In the new edition the dose of amoxycillin is reduced to 2 g and there is no additional drug for high-risk patients. I am unhappy about the omission of the category of high-risk patients because I am aware of three cases where oral amoxycillin failed to prevent the occurrence of endocarditis. A recent British paper3 continues to advocate a supplementary antibiotic for high-risk patients.

The editors of the Antibiotic Guidelines do not explain these changes. They state 'Consensus is currently changing and these recommendations are based upon current international practice'. It would seem that on the whole the guidelines of the American Heart Association4 were followed. Would it not be more logical to base the new recommendations on an analysis of case histories? One way of approaching this difficult subject would be by analysing instances where previous recommendations for prevention had failed. Unfortunately there is no central body responsible for listing such failures. The last such study5 was published in 1982. We can only ascertain whether the prophylactic measures suggested by various authorities are effective or not, if records are kept.
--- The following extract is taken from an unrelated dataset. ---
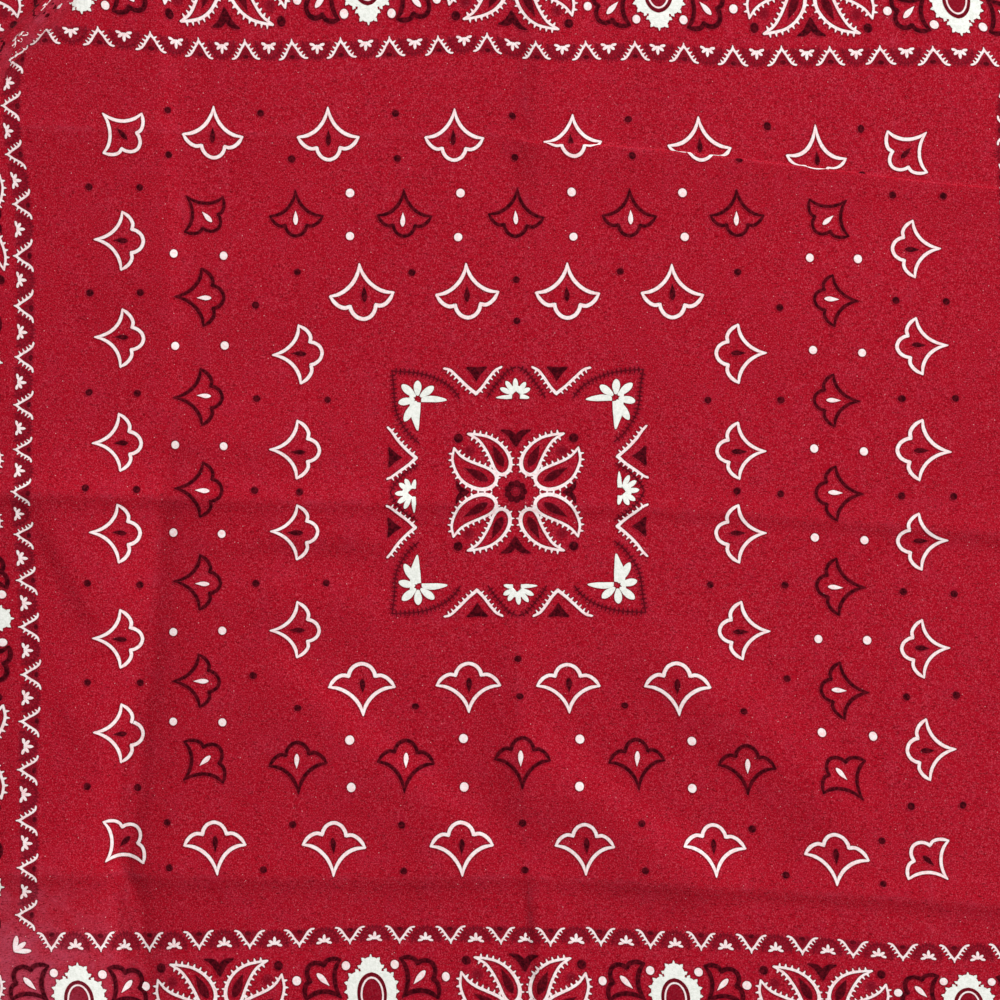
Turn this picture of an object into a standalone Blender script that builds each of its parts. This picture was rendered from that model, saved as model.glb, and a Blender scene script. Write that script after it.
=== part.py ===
"""A square cotton bandana, unfolded and laid out flat on a surface.

Pieces: one cut panel of thin cotton and four narrow rolled hems, one along each
edge.  The cloth still shows how it was kept folded: three creases across it,
three down it, a few slanting ones, and one high ridge near its top left corner.

The cloth is described in its own flat sheet first (u to the right, v up, zero at
the middle of the print).  The function lie() then lays that sheet down: it gives
the height of each point over the surface, and how far the folds draw it in.

Units are metres, +Z is up, the surface is z = 0, and the origin is the middle of
the cloth's outline on that surface.
"""
from collections import namedtuple

import bmesh
import bpy
import numpy as np

MM = 0.001

# Driving dimensions of the cut and sewn cloth.
CLOTH_WIDTH = 560 * MM
CLOTH_HEIGHT = 530 * MM
CLOTH_WALL = 1.0 * MM
HEM_WIDTH = 5.0 * MM
HEM_THICKNESS = 1.7 * MM
SEAM_GAP = 0.3 * MM

# How the sheet lies: pulled slightly out of square, a little wider below the
# middle than above it (over the given reach), and with slow in-plane waves.
LEAN_SIDEWAYS = -0.017
LEAN_DOWN = -0.011
WIDENING = -0.10
WIDENING_REACH = 140 * MM
WAVE = 0.9 * MM
WAVE_LENGTH_U = 310 * MM
WAVE_LENGTH_V = 370 * MM

# Lift under this height has settled flat, and the turn up from there is soft.
SETTLED = 0.40 * MM
SETTLED_TURN = 0.30 * MM
CREST_ROUND = 1.5 * MM

# Lines of the mesh: cells between one crease line and the next, and how much
# closer together they are beside a crease than on average.
COLUMN_CELLS = (17, 15, 12, 8)
ROW_CELLS = (9, 15, 12, 14)
CROWDING = 0.5

# Creases that run right across the sheet or right down it (millimetres): where
# each one passes, as pairs of u and v.
LOWER_LINE = ((-300, -147), (-140, -145), (0, -144.5), (70, -148.5), (180, -153), (300, -158))
MIDDLE_LINE = ((-300, -5), (-140, -3), (0, -4.5), (70, -7.5), (180, -13.5), (300, -20))
UPPER_LINE = ((-300, 134), (-140, 134), (0, 134), (70, 126), (180, 118), (300, 112))
LEFT_LINE = ((-138, -290), (-142, -200), (-146, -170), (-149, -138), (-145, -103), (-140, -70),
             (-136, -30), (-134, -5), (-127, 30), (-126, 100), (-128, 145), (-131, 290))
CENTRE_LINE = ((1.5, -290), (2, -150), (-2, -103), (1.5, 0), (4.5, 135), (5, 290))
RIGHT_LINE = ((150, -290), (151, -103), (153, 0), (144, 135), (147, 290))

# The folds.  path: points in millimetres; rise: height of the crest at each of
# them; left and right: how far the flanks reach, seen along the path; power: 1
# is a pressed crease, 2 a rounded hill.  A fold of negative rise presses a
# valley into the bank that it runs along.
Fold = namedtuple("Fold", "name path rise left right left_power right_power")
FOLDS = (
    Fold("lower", LOWER_LINE, (1.4, 1.5, 1.3, 1.5, 1.6, 1.4), 13, 4, 1, 1),
    Fold("middle", MIDDLE_LINE, (1.9, 2.0, 1.4, 1.2, 1.4, 1.2), 9, 4, 1, 1),
    Fold("upper", UPPER_LINE, (0.6, 0.6, 0.6, 1.6, 1.6, 1.4), 4, 13, 1, 1),
    Fold("left_bank",
         ((-176, -290), (-182, -200), (-184, -130), (-180, -60), (-172, 0), (-165, 60), (-165, 290)),
         (2.6, 3.8, 4.8, 5.2, 4.2, 1.2, 0.9), 40, 56, 2, 2),
    Fold("right_bank", ((-104, -290), (-106, -150), (-108, -80), (-104, -20), (-100, 22)),
         (1.0, 1.6, 2.2, 1.6, 0.0), 38, 50, 2, 2),
    Fold("left", LEFT_LINE,
         (-1.3, -2.2, -3.0, -3.6, -4.2, -4.2, -3.6, -2.2, 0.0, 0.0, 0.0, 0.0), 17, 9, 1, 1),
    Fold("left_high", ((-136, 20), (-133, 50), (-133, 100), (-135, 145), (-137, 290)),
         (0.0, 0.8, 0.85, 0.8, 0.5), 26, 5.5, 2, 2),
    Fold("left_slant", ((-184, 2), (-174, -18), (-160, -44), (-150, -64)),
         (0.0, 1.4, 1.4, 0.0), 24, 5.5, 2, 2),
    Fold("left_foot", ((-176, -62), (-163, -88), (-152, -110)), (0.0, 1.0, 0.0), 16, 7, 2, 2),
    Fold("above_middle", ((-156, 22), (-120, 20), (-80, 20), (-40, 24)),
         (0.0, 1.4, 1.3, 0.0), 18, 9, 2, 2),
    Fold("below_middle", ((-122, -22), (-90, -17), (-62, -17), (-34, -24)),
         (0.0, 1.2, 1.2, 0.0), 10, 5, 2, 2),
    Fold("belly", ((-118, -48), (-92, -40), (-62, -42), (-42, -54)),
         (0.0, 1.4, 1.2, 0.0), 11, 15, 2, 2),
    Fold("long_slant", ((-104, -57), (-92, -67), (-75, -81), (-49, -105), (-23, -126), (-4, -143)),
         (0.0, 1.3, 1.7, 1.8, 1.7, 0.0), 8, 24, 2, 2),
    Fold("mid_slant", ((-10, -86), (4, -99), (26, -117), (48, -134), (66, -145), (84, -152)),
         (0.0, 1.6, 2.1, 2.2, 2.0, 0.0), 11, 18, 2, 2),
    Fold("right_slant", ((36, -46), (54, -63), (84, -88), (117, -119), (138, -138)),
         (0.0, 1.6, 1.9, 1.7, 0.0), 17, 17, 2, 2),
    Fold("centre", ((0.5, -42), (0, -60), (-1, -95), (1, -116), (2, -132)),
         (0.0, 1.3, 1.6, 1.4, 0.0), 15, 13, 1, 1),
    Fold("centre_low", ((4, -140), (4, -156), (5, -180), (4, -230)),
         (0.0, 1.8, 1.7, 0.8), 14, 3.2, 2, 2),
    Fold("centre_high", ((8, 62), (9, 112), (10, 135), (11, 175), (12, 220)),
         (0.0, 1.0, 1.5, 1.5, 1.0), 9, 26, 2, 2),
    Fold("corner", ((-280, 82), (-232, 127), (-183, 172), (-139, 212), (-98, 249)),
         (0.0, 4.2, 5.2, 4.4, 0.0), 20, 34, 2, 2),
)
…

It is unfortunate that guidelines for the prevention of endocarditis differ from country to country. I agree with the suggestion that we should have uniform guidelines throughout the world.6

E.H. Ehrmann
Senior Fellow
School of Dental Science
Faculty of Medicine, Dentistry and Health Science
University of Melbourne

Professor W. John Spicer, Chairman, and Dr David Looke, Member, Writing Group for Antibiotic Guidelines, comment:

We empathise with Dr Ehrmann's difficulties. These difficulties stem from one currently insuperable problem in writing guidelines for endocarditis prophylaxis; there are no accurate, quantitative data on:

  • the risks of particular procedures
  • the risks of particular cardiac lesions
  • the results of particular antibiotic regimens.

The Antibiotic Guidelines have been evidence-based for over 20 years, but in endocarditis prophylaxis, the evidence is like the Dead Sea Scrolls. It is fragmentary, imperfect, capable of various interpretations, or (mainly) missing!

Another problem in countries like Australia is that it is difficult logically or medicolegally to differ from major overseas guidelines when there are no data to show whether the outcomes of a different Australian recommendation would be similar, better or worse.

To address Dr Ehrmann's specific difficulties:

There is no good evidence to continue the practice of low-risk/high-risk stratification.

Three grams of amoxycillin was recommended originally simply because of the availability of that formulation. Pharmacokinetic data show that 2 g is enough. Certainly, 3 g is too much for some patients to tolerate. Whether or not a second dose would prevent endocarditis not prevented by a single dose, is pure conjecture.

There is no good evidence that gentamicin is necessary or effective in prophylaxis (as distinct from treatment). We have therefore moved towards the American and British recommendations.

Dr Ehrmann's comments are welcome and constructive. In this area with so little hard evidence, opinion must be gathered, weighed and synthesised into coherent recommendations. Variation is acceptable if good reasons and particular circumstances exist. Compromise is inevitable, and disagreement predictable.